Do not be yoked together with unbelievers. For what do righteousness and wiackedness have in common? Or what fellowship can light have with darkness? 15 What harmony is there between Christ and Belial? Or what does a believer have in common with an unbeliever? 16 What agreement is there between the temple of God and idols? For we are the temple of the living God ... (2 Corinthians 6:14-16)

A yoke is a wooden bar fastened over two animals
that together pulls the plow.
Interestingly, Paul compared human relationships (not just romantic relationships) with that of farm animals. A yoke is a farming tool that is a wooden bar fastened over two beasts of burden (horses or bulls) that together pulls the plow. So if two animals are fastened together by a yoke, they have to go on the same direction. If one decides to take one direction and the other the opposite direction, it will hurt both animals and ruin the field. It accomplishes nothing. So similarly, a boy and a girl going on different directions when "yoked" together (i.e, pursuing a romantic relationship) would be a tensioned, destructive and unproductive relationship.

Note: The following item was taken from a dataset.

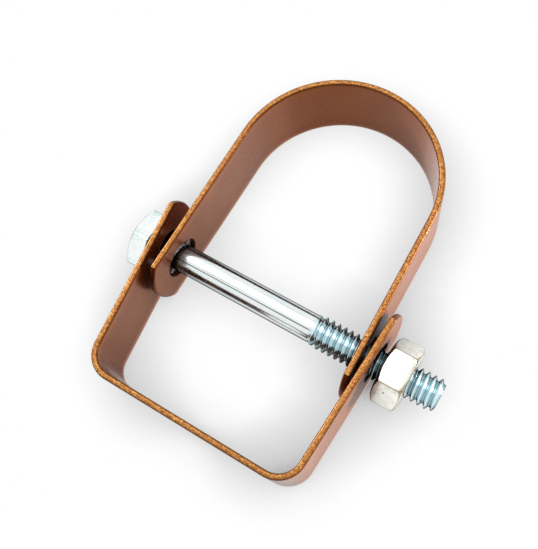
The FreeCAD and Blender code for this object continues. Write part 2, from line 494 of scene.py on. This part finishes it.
def bolt_column(angle):
    """The bolt from the middle of its tip to the middle of its head."""
    wide = hex_radius(angle, HEAD_TURN, HEAD_ROUNDING)
    brink = HEAD_TOP_X - (wide - HEX_FACE) * tan_deg(HEX_CHAMFER_ANGLE)
    threads, shift = thread_points(angle)
    tip = [(TIP_X, 1.1), (TIP_X, 2.1), (TIP_X + 0.02, 2.22), (TIP_X + 0.07, 2.33)]
    run = HEAD_FACE_X - 0.3 - THREAD_END_X
    shank = [(THREAD_END_X + 0.12, SHANK_RADIUS)]
    shank += [(THREAD_END_X + run * k / SHANK_RINGS, SHANK_RADIUS) for k in range(1, SHANK_RINGS + 1)]
    neck = [(HEAD_FACE_X - 0.09, SHANK_RADIUS + 0.05), (HEAD_FACE_X, SHANK_RADIUS + 0.2)]
    under_head = [(HEAD_FACE_X, 4.2), (HEAD_FACE_X, wide - 0.2)]
    side = [
        (HEAD_FACE_X + 0.04, wide - 0.07),
        (HEAD_FACE_X + 0.15, wide),
        (HEAD_FACE_X + 1.5, wide),
        (brink - 0.2, wide),
        (brink - 0.03, wide - 0.05),
        (brink + 0.08, wide - 0.19),
    ]
    top = [
        (HEAD_TOP_X - 0.06, HEX_FACE + 0.06),
        (HEAD_TOP_X - 0.01, HEX_FACE - 0.12),
        (HEAD_TOP_X, HEX_FACE - 0.35),
        (HEAD_TOP_X, 3.4),
        (HEAD_TOP_X, 1.6),
    ]
    first = BEFORE_THREAD - len(tip) + 1
    numbered = [(first + k, x, radius) for k, (x, radius) in enumerate(tip)] + threads
    rest = enumerate(shank + neck + under_head + side + top)
    return numbered + [(AFTER_THREAD + k, x, radius) for k, (x, radius) in rest], shift


def nut_column(angle):
    """The nut from the middle of its bore round both faces and back."""
    wide = hex_radius(angle, NUT_TURN, NUT_ROUNDING)
    half = NUT_THICKNESS / 2
    brink = half - (wide - HEX_FACE) * tan_deg(HEX_CHAMFER_ANGLE)
    side = [
        (half - 0.3, NUT_BORE),
        (half - 0.03, NUT_BORE + 0.27),
        (half, NUT_BORE + 0.4),
        (half, 4.4),
        (half, HEX_FACE - 0.3),
        (half - 0.01, HEX_FACE - 0.1),
        (half - 0.06, HEX_FACE + 0.06),
        (brink + 0.09, wide - 0.17),
        (brink - 0.02, wide - 0.05),
        (brink - 0.17, wide),
        (0.6, wide),
    ]
    points = [(NUT_MIDDLE_X - x, radius) for x, radius in side]
    points += [(NUT_MIDDLE_X + x, radius) for x, radius in reversed(side)]
    return [(k, x, radius) for k, (x, radius) in enumerate(points)], 0


def column_faces(here, beside):
    """The faces between two columns. Points with the same number join, and triangles fill the rest."""
    faces = []
    a = b = 0
    while a < len(here) - 1 or b < len(beside) - 1:
        next_a = here[a + 1][0] if a < len(here) - 1 else math.inf
        next_b = beside[b + 1][0] if b < len(beside) - 1 else math.inf
        if next_a == next_b:
            faces.append((here[a][1], beside[b][1], beside[b + 1][1], here[a + 1][1]))
            a += 1
            b += 1
        elif next_a < next_b:
            faces.append((here[a][1], beside[b][1], here[a + 1][1]))
            a += 1
        else:
            faces.append((here[a][1], beside[b][1], beside[b + 1][1]))
            b += 1
    return faces


def turned_mesh(name, angles, column, closed):
    """A mesh from columns of (number, x, radius), whose ends meet each other if closed, and else the axis."""
    vertices = []
    columns = []
    for angle in angles:
        points, shift = column(angle)
        first = len(vertices)
        columns.append([(number, first + k) for k, (number, x, radius) in enumerate(points)])
        for number, x, radius in points:
            vertices.append(Vector((x, radius * cos_deg(angle), BOLT_Z + radius * sin_deg(angle))) * MM)
    first_end = len(vertices)
    last_end = first_end + 1
    if not closed:
        vertices += [Vector((vertices[columns[0][k][1]].x, 0, BOLT_Z * MM)) for k in (0, -1)]
    start = [(n - shift if BEFORE_THREAD < n < AFTER_THREAD else n, index) for n, index in columns[0]]
    faces = []
    for here, beside in zip(columns, columns[1:] + [start]):
        faces += column_faces(here, beside)
        if closed:
            faces.append((here[-1][1], beside[-1][1], beside[0][1], here[0][1]))
        else:
            faces.append((first_end, beside[0][1], here[0][1]))
            faces.append((last_end, here[-1][1], beside[-1][1]))
    mesh = bpy.data.meshes.new(name)
    mesh.from_pydata(vertices, [], faces)
    return mesh


# Materials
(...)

Am I exaggerating? No, because it's all about values.


It's all about values

What are values? Google defines it as "a person's principles or standards of behavior; one's judgment of what is important in life." It is synonymous with ethics, moral code, standards and code of behavior. Organizations and companies use it and they call it their "core values". Basically it's a set of principles a person or an organization lives their life by. Every person lives by a set of values, regardless if they are aware of it, or not, but most of the time, we are not. We are molded with it growing up as we see it in our family and the environment around us. For example, when you value time, you strive to be punctual all the time. If you value family, you seek to consider your family in every decision you make. If you value integrity, you strive to do everything without deception. As you can see the values of a person are quite powerful. Because values determines your priorities. Priorities determines your habits/lifestyle. Habits/lifestyle determines your future. Values are like seeds living inside of you. You may not see it immediately, but for sure it will determine the course of your life.

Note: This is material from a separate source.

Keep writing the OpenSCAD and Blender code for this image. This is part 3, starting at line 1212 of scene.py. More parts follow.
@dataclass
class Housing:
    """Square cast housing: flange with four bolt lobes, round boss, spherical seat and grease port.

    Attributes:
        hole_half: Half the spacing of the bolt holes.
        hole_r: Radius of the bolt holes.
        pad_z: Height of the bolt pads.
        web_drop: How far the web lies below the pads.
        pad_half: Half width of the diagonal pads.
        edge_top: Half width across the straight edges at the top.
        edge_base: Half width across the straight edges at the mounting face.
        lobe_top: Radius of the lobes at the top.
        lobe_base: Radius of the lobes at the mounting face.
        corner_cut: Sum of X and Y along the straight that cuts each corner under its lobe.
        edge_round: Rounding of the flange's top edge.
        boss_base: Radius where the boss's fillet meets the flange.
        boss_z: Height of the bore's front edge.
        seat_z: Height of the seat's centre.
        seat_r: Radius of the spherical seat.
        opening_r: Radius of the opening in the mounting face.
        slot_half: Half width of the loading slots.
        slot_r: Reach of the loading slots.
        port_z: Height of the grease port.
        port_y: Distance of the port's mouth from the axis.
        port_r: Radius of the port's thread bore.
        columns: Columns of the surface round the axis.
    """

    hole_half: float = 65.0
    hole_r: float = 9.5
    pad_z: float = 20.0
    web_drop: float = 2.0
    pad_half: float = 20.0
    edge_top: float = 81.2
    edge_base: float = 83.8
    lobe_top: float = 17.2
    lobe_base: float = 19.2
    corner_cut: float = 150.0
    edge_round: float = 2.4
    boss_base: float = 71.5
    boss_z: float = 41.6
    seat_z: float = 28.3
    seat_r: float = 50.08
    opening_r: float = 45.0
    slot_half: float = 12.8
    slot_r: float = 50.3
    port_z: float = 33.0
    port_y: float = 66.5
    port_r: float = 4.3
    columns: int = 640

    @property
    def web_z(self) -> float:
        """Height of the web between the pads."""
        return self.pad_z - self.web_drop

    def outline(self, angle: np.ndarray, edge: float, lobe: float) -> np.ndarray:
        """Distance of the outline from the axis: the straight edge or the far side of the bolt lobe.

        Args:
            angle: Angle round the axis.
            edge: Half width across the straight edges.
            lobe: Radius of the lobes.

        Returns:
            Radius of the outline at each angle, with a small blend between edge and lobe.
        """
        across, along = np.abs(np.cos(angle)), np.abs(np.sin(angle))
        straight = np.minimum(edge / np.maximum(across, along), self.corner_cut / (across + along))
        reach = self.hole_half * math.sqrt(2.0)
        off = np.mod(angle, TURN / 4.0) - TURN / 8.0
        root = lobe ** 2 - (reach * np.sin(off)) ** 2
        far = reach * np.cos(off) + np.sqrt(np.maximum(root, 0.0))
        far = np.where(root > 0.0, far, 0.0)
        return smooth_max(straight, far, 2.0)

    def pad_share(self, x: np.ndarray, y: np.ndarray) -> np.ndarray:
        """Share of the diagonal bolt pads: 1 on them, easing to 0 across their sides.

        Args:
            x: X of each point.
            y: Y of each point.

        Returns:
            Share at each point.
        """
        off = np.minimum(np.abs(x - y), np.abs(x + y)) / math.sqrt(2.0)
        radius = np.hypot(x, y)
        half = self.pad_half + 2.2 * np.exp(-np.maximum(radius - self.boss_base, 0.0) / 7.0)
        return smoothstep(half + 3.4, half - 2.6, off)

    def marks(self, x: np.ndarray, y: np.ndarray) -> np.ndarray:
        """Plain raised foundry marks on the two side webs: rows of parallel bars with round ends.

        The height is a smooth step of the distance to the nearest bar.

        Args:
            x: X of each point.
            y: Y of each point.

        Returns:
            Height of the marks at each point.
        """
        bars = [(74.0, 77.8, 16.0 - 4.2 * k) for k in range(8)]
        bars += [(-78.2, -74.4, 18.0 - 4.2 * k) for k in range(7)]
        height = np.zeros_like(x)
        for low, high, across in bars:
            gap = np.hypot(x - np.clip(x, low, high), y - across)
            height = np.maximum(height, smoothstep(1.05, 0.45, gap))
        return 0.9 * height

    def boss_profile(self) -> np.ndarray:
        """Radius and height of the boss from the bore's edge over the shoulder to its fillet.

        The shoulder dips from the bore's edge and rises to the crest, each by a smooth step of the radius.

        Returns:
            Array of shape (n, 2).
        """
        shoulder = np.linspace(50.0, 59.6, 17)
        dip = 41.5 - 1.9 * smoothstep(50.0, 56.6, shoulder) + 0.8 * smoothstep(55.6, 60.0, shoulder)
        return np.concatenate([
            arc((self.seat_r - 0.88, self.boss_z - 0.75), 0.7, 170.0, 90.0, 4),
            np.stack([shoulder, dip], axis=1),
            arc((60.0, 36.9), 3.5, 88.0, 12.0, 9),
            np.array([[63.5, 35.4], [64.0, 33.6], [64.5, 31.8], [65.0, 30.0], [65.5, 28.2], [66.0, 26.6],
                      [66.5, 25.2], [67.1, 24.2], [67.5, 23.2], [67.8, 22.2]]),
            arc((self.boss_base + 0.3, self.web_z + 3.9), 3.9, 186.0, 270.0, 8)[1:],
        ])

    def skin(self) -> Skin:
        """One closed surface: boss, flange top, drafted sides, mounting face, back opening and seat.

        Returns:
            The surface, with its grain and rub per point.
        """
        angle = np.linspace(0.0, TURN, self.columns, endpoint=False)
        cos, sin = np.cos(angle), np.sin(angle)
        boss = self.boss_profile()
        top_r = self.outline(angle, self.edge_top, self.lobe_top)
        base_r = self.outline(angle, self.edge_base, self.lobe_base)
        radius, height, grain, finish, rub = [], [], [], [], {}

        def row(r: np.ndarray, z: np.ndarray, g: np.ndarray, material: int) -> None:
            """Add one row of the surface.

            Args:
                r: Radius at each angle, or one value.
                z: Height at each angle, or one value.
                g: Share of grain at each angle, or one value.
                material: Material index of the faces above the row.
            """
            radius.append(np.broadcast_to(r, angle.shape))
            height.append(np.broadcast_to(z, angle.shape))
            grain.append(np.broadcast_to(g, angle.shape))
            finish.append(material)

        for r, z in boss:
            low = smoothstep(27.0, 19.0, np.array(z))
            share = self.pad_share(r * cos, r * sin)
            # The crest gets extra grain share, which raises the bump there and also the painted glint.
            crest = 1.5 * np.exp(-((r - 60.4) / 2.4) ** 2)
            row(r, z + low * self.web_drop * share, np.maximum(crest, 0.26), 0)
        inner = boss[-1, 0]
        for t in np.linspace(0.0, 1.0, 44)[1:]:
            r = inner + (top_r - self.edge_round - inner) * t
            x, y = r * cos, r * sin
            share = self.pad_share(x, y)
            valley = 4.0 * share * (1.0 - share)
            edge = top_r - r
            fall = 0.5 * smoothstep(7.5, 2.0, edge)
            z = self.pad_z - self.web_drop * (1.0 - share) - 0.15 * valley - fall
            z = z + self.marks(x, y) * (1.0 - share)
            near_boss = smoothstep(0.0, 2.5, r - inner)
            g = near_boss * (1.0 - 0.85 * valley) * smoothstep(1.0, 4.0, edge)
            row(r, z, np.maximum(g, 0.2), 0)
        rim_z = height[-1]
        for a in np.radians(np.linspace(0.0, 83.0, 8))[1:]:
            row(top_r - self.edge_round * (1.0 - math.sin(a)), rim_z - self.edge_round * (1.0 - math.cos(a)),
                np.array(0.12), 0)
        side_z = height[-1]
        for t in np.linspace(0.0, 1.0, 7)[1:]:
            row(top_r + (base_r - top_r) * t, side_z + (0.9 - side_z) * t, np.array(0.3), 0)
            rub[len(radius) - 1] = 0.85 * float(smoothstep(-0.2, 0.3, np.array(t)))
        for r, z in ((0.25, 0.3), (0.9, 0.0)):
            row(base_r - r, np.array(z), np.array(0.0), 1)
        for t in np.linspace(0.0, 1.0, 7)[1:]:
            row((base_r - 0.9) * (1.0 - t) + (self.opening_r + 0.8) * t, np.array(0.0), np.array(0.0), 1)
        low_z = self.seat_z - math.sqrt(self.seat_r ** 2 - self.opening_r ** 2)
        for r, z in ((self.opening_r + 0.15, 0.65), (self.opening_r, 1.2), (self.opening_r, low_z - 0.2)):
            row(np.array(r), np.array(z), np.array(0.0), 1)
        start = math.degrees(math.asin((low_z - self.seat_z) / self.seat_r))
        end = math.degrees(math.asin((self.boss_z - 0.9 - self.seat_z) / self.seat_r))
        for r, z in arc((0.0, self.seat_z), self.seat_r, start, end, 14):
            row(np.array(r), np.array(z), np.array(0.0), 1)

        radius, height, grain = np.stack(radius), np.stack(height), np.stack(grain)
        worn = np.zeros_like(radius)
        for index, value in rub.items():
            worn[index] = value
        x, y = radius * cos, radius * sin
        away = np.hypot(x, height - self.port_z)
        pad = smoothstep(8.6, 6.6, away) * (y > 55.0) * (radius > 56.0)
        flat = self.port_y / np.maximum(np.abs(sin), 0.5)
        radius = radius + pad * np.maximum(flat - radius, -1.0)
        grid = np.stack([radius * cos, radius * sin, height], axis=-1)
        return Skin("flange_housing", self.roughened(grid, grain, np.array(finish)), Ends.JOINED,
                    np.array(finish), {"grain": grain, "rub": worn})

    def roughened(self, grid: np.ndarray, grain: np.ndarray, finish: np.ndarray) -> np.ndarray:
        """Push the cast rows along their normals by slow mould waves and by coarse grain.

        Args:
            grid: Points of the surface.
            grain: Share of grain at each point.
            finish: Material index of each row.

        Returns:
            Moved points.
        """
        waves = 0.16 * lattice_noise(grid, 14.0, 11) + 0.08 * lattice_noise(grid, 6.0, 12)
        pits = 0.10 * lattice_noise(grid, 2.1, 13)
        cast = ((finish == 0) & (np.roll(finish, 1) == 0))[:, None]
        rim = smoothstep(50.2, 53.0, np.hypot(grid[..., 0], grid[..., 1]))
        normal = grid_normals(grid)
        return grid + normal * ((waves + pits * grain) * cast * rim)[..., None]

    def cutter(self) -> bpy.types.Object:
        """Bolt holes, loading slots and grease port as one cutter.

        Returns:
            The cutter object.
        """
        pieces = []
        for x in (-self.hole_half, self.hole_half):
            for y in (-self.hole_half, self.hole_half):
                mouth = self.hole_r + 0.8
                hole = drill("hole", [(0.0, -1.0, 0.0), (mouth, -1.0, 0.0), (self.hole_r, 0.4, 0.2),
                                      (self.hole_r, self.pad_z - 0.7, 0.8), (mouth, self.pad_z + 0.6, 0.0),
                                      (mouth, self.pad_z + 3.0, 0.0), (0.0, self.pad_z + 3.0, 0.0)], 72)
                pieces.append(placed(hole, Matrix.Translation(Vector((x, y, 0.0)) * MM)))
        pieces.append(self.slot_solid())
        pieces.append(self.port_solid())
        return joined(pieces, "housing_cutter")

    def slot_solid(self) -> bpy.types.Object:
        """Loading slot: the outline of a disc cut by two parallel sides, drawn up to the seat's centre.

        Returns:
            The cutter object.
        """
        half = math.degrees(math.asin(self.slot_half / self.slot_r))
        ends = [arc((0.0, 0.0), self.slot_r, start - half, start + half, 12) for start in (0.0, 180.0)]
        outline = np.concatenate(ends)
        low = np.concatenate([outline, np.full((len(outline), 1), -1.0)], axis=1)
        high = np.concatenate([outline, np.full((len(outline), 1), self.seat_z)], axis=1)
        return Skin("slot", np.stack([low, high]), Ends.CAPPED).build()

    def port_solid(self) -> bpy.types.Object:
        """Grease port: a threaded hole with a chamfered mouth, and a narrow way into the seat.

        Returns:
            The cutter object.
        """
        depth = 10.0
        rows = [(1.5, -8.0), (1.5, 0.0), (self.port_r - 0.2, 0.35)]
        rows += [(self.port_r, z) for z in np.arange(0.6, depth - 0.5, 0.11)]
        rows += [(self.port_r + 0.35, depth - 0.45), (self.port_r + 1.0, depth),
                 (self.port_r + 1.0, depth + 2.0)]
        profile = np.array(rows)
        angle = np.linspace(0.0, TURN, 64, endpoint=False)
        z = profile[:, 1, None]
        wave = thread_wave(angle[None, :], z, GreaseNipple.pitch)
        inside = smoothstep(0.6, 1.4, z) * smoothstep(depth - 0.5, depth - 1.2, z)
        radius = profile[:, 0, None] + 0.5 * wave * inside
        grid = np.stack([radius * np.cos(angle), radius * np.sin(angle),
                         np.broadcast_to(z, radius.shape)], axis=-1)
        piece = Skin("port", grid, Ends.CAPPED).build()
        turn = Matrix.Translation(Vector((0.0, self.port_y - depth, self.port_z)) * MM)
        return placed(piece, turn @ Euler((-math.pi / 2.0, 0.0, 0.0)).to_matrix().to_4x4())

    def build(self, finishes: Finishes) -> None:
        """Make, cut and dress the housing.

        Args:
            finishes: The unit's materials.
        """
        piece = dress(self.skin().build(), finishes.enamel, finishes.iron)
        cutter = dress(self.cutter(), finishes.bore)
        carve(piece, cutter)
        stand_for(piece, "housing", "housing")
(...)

So what are your values? And what do you value as a follower of Christ? A follower of Christ would value faithfulness to His Master. It's a value. "Christ-centeredness." And if we would predict how that value of faithfulness to Christ will affect a person's future, we would be able to determine somehow what kind of life they would have. For example, a disciple's relationship with God will be committed and faithful. A disciple's career would be excellent and honest. How would a disciple's future look like in the realm of courtship and marriage? A disciple will not just live his life for the now, he lives knowing that everything he does has a future implication. A disciple has a purpose and a call from God. You have a purpose and call from God. And if I have to choose between certain relationships and the fulfillment of my call/living my purpose for God, I'd readily choose the latter. A person's direction determines his destiny.


So going back to Paul, he throws in a rhetorical question after his command,

"what do righteousness and wickedness have in common? Or what fellowship can light have with darkness? 15 What harmony is there between Christ and Belial? Or what does a believer have in common with an unbeliever? 16 What agreement is there between the temple of God and idols?" 

Imagine yoking yourself with a person who doesn't have faithfulness to Christ as a major life value (that is, they made Jesus Christ as their Savior and Master). No matter how religiously good and pious they seem to be, without Christ in their life (without acknowledging our need for Christ because of our sinfulness), you and that person's lives are set on two opposite directions, here and beyond. How do I know this? Because values turn into priorities, priorities into habits, habits into lifestyle. Again, it's all about values. Think about it, if Christ is everything, then you wouldn't have anything "in common" with a person of interest who has not made a decision to follow Christ. Many hearts have been swayed away from Christ trying to win them to Christ at the same time trying to win their hearts. In other words, doing evange-ligaw is not really wise. (I didn't say do not win them to Christ, all people need Jesus, but do it with the right and godly motives. Paul goes on to say that "we are the temple of the living God." God's temple is sacred, and it must be honored and kept clean. You are God's temple, don't do anything that will compromise your relationship with God.


So with that, let me conclude:

1. If you are a student, your task in this season is to study and honor God and your parents by studying hard. If you are "old enough," then go to the next one.

2. Make friendships. Friendships are the best platform to find "the one" and they are the best launching pad for "godly relationships." By first making friends you are able to know what a person is like, and they are able to know you as you, no filter. In dealing with "unbelievers," as followers of Christ we relate with compassion, love and the transforming power of the gospel.

3. It's a values issue. Know what values you hold dear in your life, not just a human being, but as a follower of Christ. Set them as a standard for making decisions about romantic pursuits (in the right time). If you have not read my previous post about my wife's list on "What Real Love Is," do check it out, it will be helpful to you as well.


I pray that you will have a clarity of purpose and values so that you will be able to make wise life decisions and honor God with them.

So what do you think? How would you answer that question? Do you agree with my answer?